Whooping and Cluster-Term Analysis
I have begun a study of the sermons of C. L. Franklin. What is interesting about some of these sermons is what happens in the celebration or the whooping component of the sermon. One of the most striking things is the reduction of sermonic complexity in the celebration. One of the rhetorical tools I used to analyze the sermon is “Cluster Criticism.” In cluster Criticism we find the important terms and synonyms of these important terms and chart them throughout the sermon.
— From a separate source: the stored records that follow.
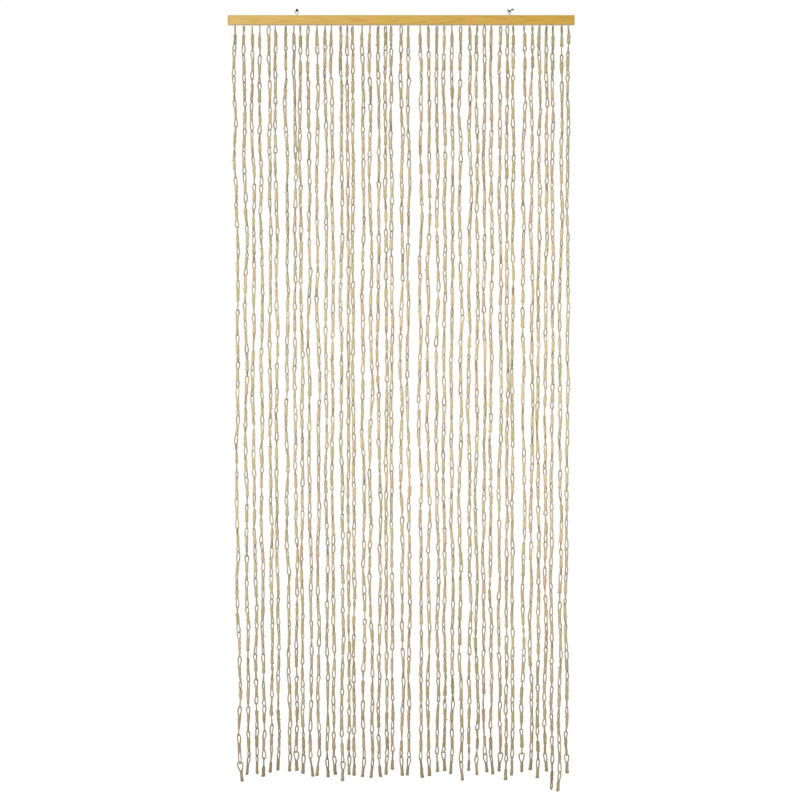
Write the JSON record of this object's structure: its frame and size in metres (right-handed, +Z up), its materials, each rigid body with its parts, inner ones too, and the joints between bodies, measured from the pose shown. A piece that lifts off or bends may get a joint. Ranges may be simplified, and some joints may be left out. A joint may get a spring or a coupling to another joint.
{
  "type": "string door curtain with wooden hanging bar and wall hooks",
  "caption": "Door curtain of hanging chains made from wrapped straw-like husk links, fixed under a slim wooden bar that hangs from wire eyes on wall hooks.",
  "frame": {"origin": "on the wall plane, level with the wall hooks' shanks, at the middle of the bar's length", "axes": "+Z up, +X along the bar to the right as seen from the room, +Y into the wall"},
  "size_m": [0.9, 0.0325, 2.0307],
  "materials": {
    "varnished_pine": "satin clear varnish, honey-coloured, straight grain",
    "maize_husk": "dry fibrous husk, matte with a faint sheen",
    "zinc_wire": "bright zinc coating",
    "black_wire": "black coating, semi-gloss"
  },
  "bodies": {
    "root": {"bar": "varnished_pine", "strands_left": "maize_husk", "strands_right": "maize_husk", "screw_eye_left": "zinc_wire", "screw_eye_right": "zinc_wire", "wall_hook_left": "black_wire", "wall_hook_right": "black_wire"}
  },
  "joints": []
}
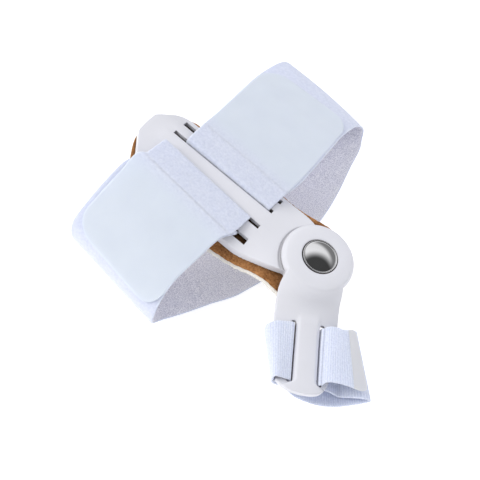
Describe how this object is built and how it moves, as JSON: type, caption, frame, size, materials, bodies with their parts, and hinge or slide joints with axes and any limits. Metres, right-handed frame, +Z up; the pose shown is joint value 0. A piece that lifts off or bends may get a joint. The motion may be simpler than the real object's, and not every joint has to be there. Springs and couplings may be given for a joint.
{
  "type": "bunion corrector",
  "caption": "Hinged toe splint: an arched plate on a padded foot strap, and an arm with a toe strap that swings on a rivet.",
  "frame": {"origin": "on the flat underside of the foot strap, below the plate's spine, where the part rests on a table", "axes": "+X along the plate towards the hinge and the toe, +Y across the plate towards the strap's longer side, +Z up from the table"},
  "size_m": [0.1404, 0.1469, 0.0511],
  "materials": {
    "white_plastic": "smooth moulded, semi-gloss",
    "tan_suede": "faux suede, matt nap",
    "fleece": "soft fleece",
    "loop_fabric": "brushed loop pile",
    "hook_tape": "smooth woven tape",
    "rivet": "polished dome"
  },
  "bodies": {
    "foot_frame": {"side_plate": "white_plastic", "pad_suede": "tan_suede", "pad_lining": "fleece", "foot_strap": "loop_fabric", "hook_tab_left": "hook_tape", "hook_tab_right": "hook_tape"},
    "toe_frame": {"toe_arm": "white_plastic", "hinge_cap": "rivet", "toe_strap": "loop_fabric", "toe_hook_tab": "hook_tape"}
  },
  "joints": [
    {"name": "toe_hinge", "type": "hinge", "parent": "foot_frame", "child": "toe_frame", "pos_m": [0.05, 0, 0.023], "axis": [0.3016, 0.0698, 0.9509], "range_deg": [-7, 123]}
  ]
}
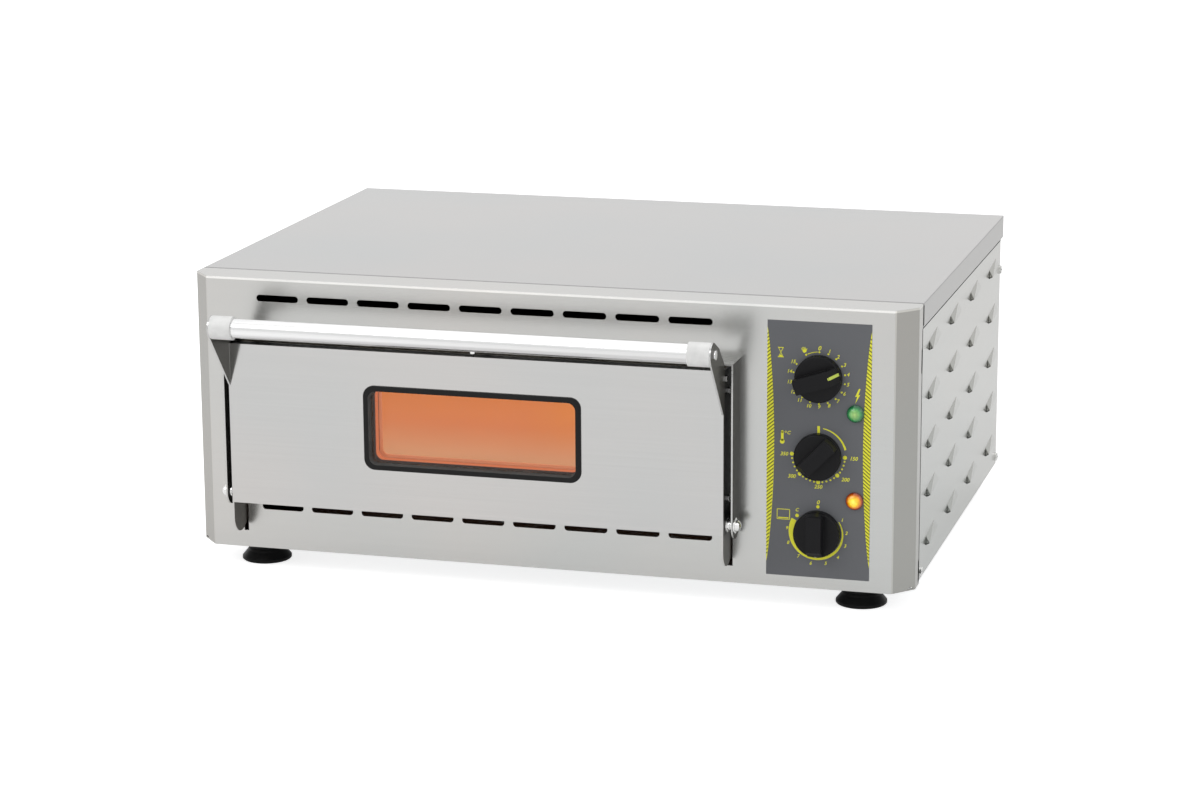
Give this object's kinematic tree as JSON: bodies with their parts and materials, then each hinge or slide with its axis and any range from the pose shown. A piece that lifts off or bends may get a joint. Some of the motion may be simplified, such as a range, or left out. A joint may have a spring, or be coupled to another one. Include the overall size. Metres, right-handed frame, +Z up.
{
  "type": "countertop pizza oven",
  "caption": "Single-deck countertop pizza oven in brushed steel with a drop-down windowed door, tubular handle, control column with knobs and pilot lamps, and louvred sides.",
  "frame": {"origin": "on the worktop, under the middle of the closed oven's bounding box", "axes": "+X to the user's right along the front, +Y from the door to the back, +Z up"},
  "size_m": [0.6734, 0.5715, 0.275],
  "materials": {
    "brushed_housing": "fine brushed stainless steel",
    "plated_sheet": "plain zinc-plated sheet",
    "chamber_sheet": "heat-tinted aluminised sheet",
    "insulation_wool": "matted mineral wool",
    "stone": "porous fired refractory stone",
    "quartz": "clear quartz",
    "heating_wire": "glowing coiled wire",
    "element_rod": "oxidised sheathed rod",
    "ceramic": "unglazed steatite",
    "label_film": "satin printed film",
    "control_case": "moulded thermoset",
    "copper_tube": "drawn copper",
    "black_plastic": "fine satin moulding",
    "green_lens": "faceted clear green plastic",
    "orange_lens": "faceted clear orange plastic",
    "foot_rubber": "smooth black rubber",
    "bright_hardware": "bright plated steel",
    "gasket_rubber": "satin silicone",
    "window_glass": "clear tempered glass",
    "handle_steel": "polished stainless tube",
    "collar_aluminium": "satin turned aluminium"
  },
  "bodies": {
    "housing": {"front_panel": "brushed_housing", "door_hood": "brushed_housing", "top_cover": "brushed_housing", "side_panel_left": "brushed_housing", "side_panel_right": "brushed_housing", "rear_panel": "plated_sheet", "base_pan": "plated_sheet", "partition": "plated_sheet", "chamber_supports": "plated_sheet", "chamber_liner": "chamber_sheet", "chamber_insulation": "insulation_wool", "refractory_stone": "stone", "stone_rails": "chamber_sheet", "quartz_tubes": "quartz", "tube_filaments": "heating_wire", "tube_holders": "ceramic", "upper_reflector": "chamber_sheet", "lower_element": "element_rod", "element_clips": "chamber_sheet", "control_label": "label_film", "timer_body": "control_case", "thermostat_body": "control_case", "regulator_body": "control_case", "thermostat_bulb": "copper_tube", "terminal_block": "ceramic", "cord_inlet": "black_plastic", "lamp_lens_green": "green_lens", "lamp_lens_orange": "orange_lens", "lamp_bodies": "ceramic", "foot_front_left": "foot_rubber", "foot_front_right": "foot_rubber", "foot_rear_left": "foot_rubber", "foot_rear_right": "foot_rubber", "foot_screws": "bright_hardware", "hinge_bolts": "bright_hardware", "hinge_washers": "bright_hardware", "door_catch": "bright_hardware", "housing_screws": "bright_hardware"},
    "door": {"door_outer_pan": "brushed_housing", "door_inner_pan": "chamber_sheet", "door_insulation": "insulation_wool", "window_gasket": "gasket_rubber", "window_glass_outer": "window_glass", "window_tunnel": "chamber_sheet", "window_glass_inner": "window_glass", "handle_bar": "handle_steel", "handle_collar_left": "collar_aluminium", "handle_collar_right": "collar_aluminium", "handle_screws": "bright_hardware", "door_screws": "bright_hardware"},
    "timer_control": {"timer_knob": "black_plastic", "timer_shaft": "bright_hardware"},
    "thermostat_control": {"thermostat_knob": "black_plastic", "thermostat_shaft": "bright_hardware"},
    "regulator_control": {"regulator_knob": "black_plastic", "regulator_shaft": "bright_hardware"}
  },
  "joints": [
    {"name": "door_hinge", "type": "hinge", "parent": "housing", "child": "door", "pos_m": [-0.0565, -0.22725, 0.08], "axis": [1, 0, 0], "range_deg": [0, 90]},
    {"name": "timer_turn", "type": "hinge", "parent": "housing", "child": "timer_control", "pos_m": [0.2515, -0.20935, 0.2125], "axis": [0, 1, 0], "range_deg": [-102, 228]},
    {"name": "thermostat_turn", "type": "hinge", "parent": "housing", "child": "thermostat_control", "pos_m": [0.2515, -0.20935, 0.1428], "axis": [0, 1, 0], "range_deg": [-224, 46]},
    {"name": "regulator_turn", "type": "hinge", "parent": "housing", "child": "regulator_control", "pos_m": [0.2515, -0.20935, 0.0731], "axis": [0, 1, 0], "range_deg": [-180, 130]}
  ]
}
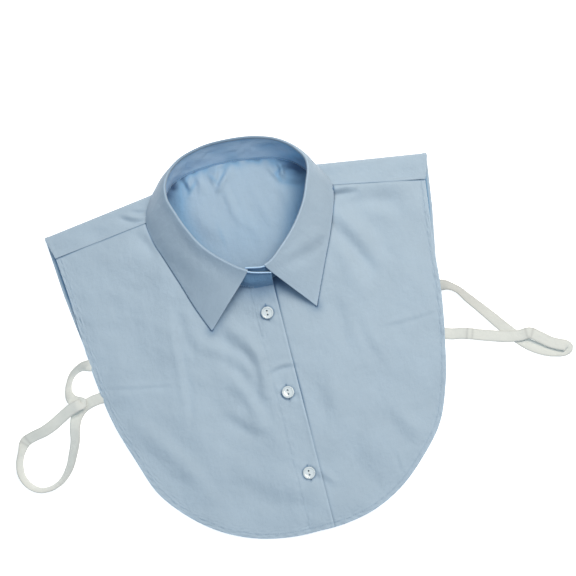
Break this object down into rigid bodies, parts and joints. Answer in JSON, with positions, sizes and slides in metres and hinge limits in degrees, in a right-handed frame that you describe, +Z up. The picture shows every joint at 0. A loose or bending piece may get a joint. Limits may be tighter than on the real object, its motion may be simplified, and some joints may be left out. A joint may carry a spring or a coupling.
{
  "type": "detachable collar",
  "caption": "Detachable cotton shirt collar with a buttoned bib front, a plain back and elastic side straps, lying face up.",
  "frame": {"origin": "middle of the underside, on the surface that the collar lies on", "axes": "+X along the shoulders to the viewer's right, +Y from the hem to the back of the neck, +Z up out of the laid front"},
  "size_m": [0.5204, 0.3692, 0.0386],
  "materials": {
    "cotton": "light blue plain-weave cotton, matt",
    "elastic": "white woven elastic, matt",
    "button": "white pearly resin, glossy"
  },
  "bodies": {
    "root": {"back_panel": "cotton", "front_panel_left": "cotton", "front_panel_right": "cotton", "collar_stand": "cotton", "collar_leaf": "cotton", "button_1": "button", "button_2": "button", "button_3": "button", "elastic_left": "elastic", "elastic_right": "elastic"}
  },
  "joints": []
}
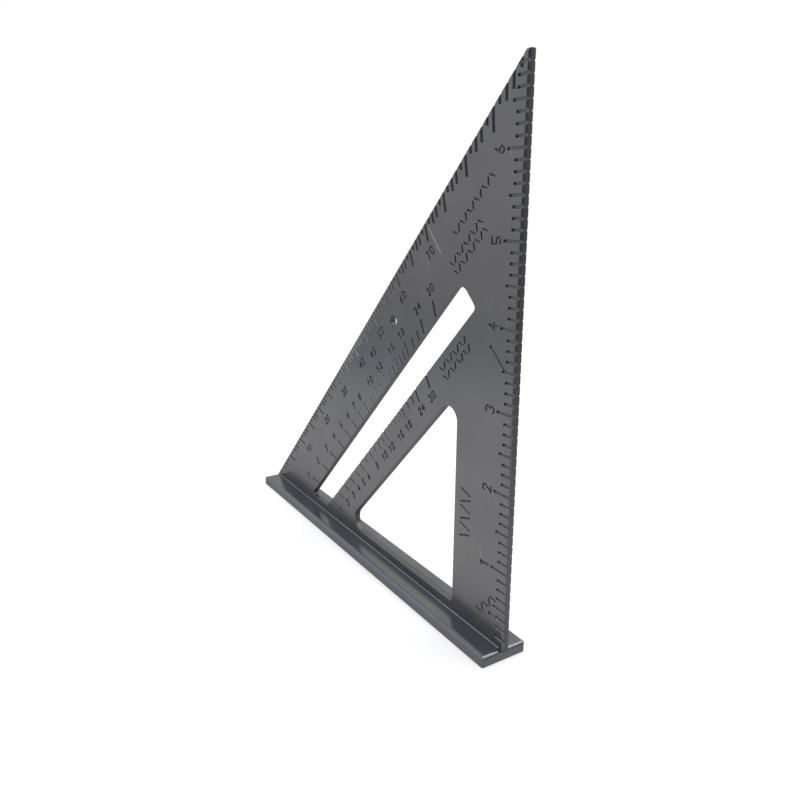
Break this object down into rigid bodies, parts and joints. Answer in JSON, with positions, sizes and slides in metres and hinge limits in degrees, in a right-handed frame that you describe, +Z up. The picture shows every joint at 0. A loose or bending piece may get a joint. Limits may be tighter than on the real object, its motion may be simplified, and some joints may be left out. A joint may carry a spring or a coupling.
{
  "type": "rafter square",
  "caption": "Triangular marking square: a thin graduated right-angled blade with a slot and a triangular opening stands on a flat bar fence.",
  "frame": {"origin": "middle of the fence's underside, at the centre of the overall box", "axes": "+Z up along the ruled edge, X along the fence with the pivot corner at +X, +Y away from the fully marked face"},
  "size_m": [0.179, 0.0182, 0.1818],
  "materials": {
    "blade_metal": "dark grey satin aluminium with a fine grain and brightened edges",
    "fence_metal": "dark grey satin aluminium, polished brighter along its rounded edges",
    "bead_metal": "smooth dark grey aluminium"
  },
  "bodies": {
    "root": {"blade": "blade_metal", "fence": "fence_metal", "near_foot_bead": "bead_metal", "far_foot_bead": "bead_metal"}
  },
  "joints": []
}
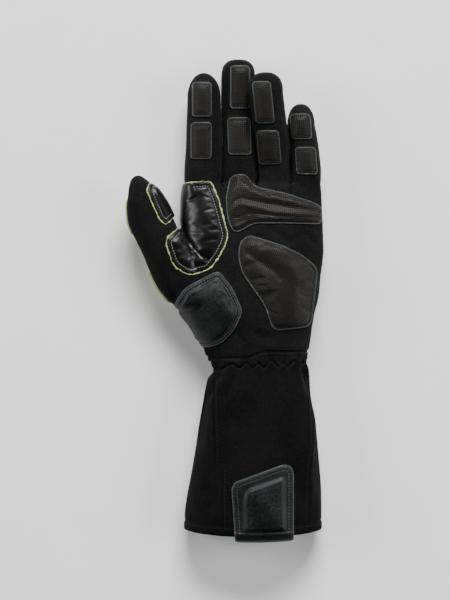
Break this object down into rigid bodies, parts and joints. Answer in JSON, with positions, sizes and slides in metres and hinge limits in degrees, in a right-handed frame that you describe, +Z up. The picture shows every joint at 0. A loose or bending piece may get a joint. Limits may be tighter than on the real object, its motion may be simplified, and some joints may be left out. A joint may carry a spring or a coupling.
{
  "type": "racing driver glove",
  "caption": "Left-hand driver's glove with a long gauntlet cuff, lying palm up: a hollow knit shell with sewn grip pads, web leather, a padded heel and a pull tab.",
  "frame": {"origin": "middle of the glove's plan, on the surface that it lies on", "axes": "+Y towards the fingertips, +Z up out of the palm, +X from the thumb to the little finger"},
  "size_m": [0.1368, 0.3286, 0.0357],
  "materials": {
    "knit": "matte black fine knit",
    "grip_leather": "matte brownish-black leather with small punched holes",
    "smooth_leather": "smooth shiny black leather with soft wrinkles",
    "grained_leather": "fine-grained black leather with a soft sheen",
    "lime_fabric": "pale lime-yellow fabric"
  },
  "bodies": {
    "root": {"palm_panel": "knit", "back_panel": "knit", "gusset_index_middle": "knit", "gusset_middle_ring": "knit", "gusset_ring_little": "knit", "thumb_front": "knit", "thumb_back": "knit", "wrist_gather": "knit", "cuff_front": "knit", "cuff_back": "knit", "cuff_hem": "knit", "index_tip_grip": "grip_leather", "index_lower_grip": "grip_leather", "middle_tip_grip": "grip_leather", "middle_lower_grip": "grip_leather", "ring_tip_grip": "grip_leather", "ring_lower_grip": "grip_leather", "little_tip_grip": "grip_leather", "little_lower_grip": "grip_leather", "knuckle_grip": "grip_leather", "heel_grip": "grip_leather", "web_leather": "smooth_leather", "web_edging": "lime_fabric", "thumb_leather": "smooth_leather", "thumb_edging": "lime_fabric", "thumb_heel_pad": "grained_leather", "lime_knuckle_panel": "lime_fabric", "lime_root_panel": "lime_fabric", "pull_tab": "grained_leather"}
  },
  "joints": []
}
For example, in the sermon “Pressing On” which can be found in the book Give Me This Mountain: Life History and Selected Sermons and the audio cassette Legendary Sermons, Franklin uses “fighting a good fight,” “Keeping the faith,” and “finishing” to encode the idea of “pressing on” in the sermon. When one is “pressing on,” according to Franklin, one is “joining the army” and “pressing towards the mark.” one is “pressing on” to many “good things” including “higher ground”, “upward way” and “new heights.”
Multiple Synonyms for Key Term
Franklin uses many terms during the sermon to help the congregation to understand what he means by “Pressing on.” However when it is time for the whoop. When it is time for celebration, Franklin eliminates all of these added words and only uses one term “running the race” to encapsulate all of those ideas. He celebrates the truth of “pressing on” and the complexity of the idea of “pressing on” but zeros in on one term “running” and hammers that one term home.
Reduce Complexity in the Whoop
When we are preaching, we must include complexity in our sermons. We must describe and define the idea we are presenting in many different ways. We even must consider possible objections to the idea, but when it is time to celebrate, you should have already laid a solid ground work and thus should just take one term to encapsulate it all.
When you do this, you provide a hook for the people to remember the whole sermon. In addition, you eliminate a lot of things that might detract from the core gospel theme in the “celebration” if you do not hammer this one point. So in this sermon, Franklin eliminates rhetorical complexity in the celebration and thus provides a strong finish to a solid sermon.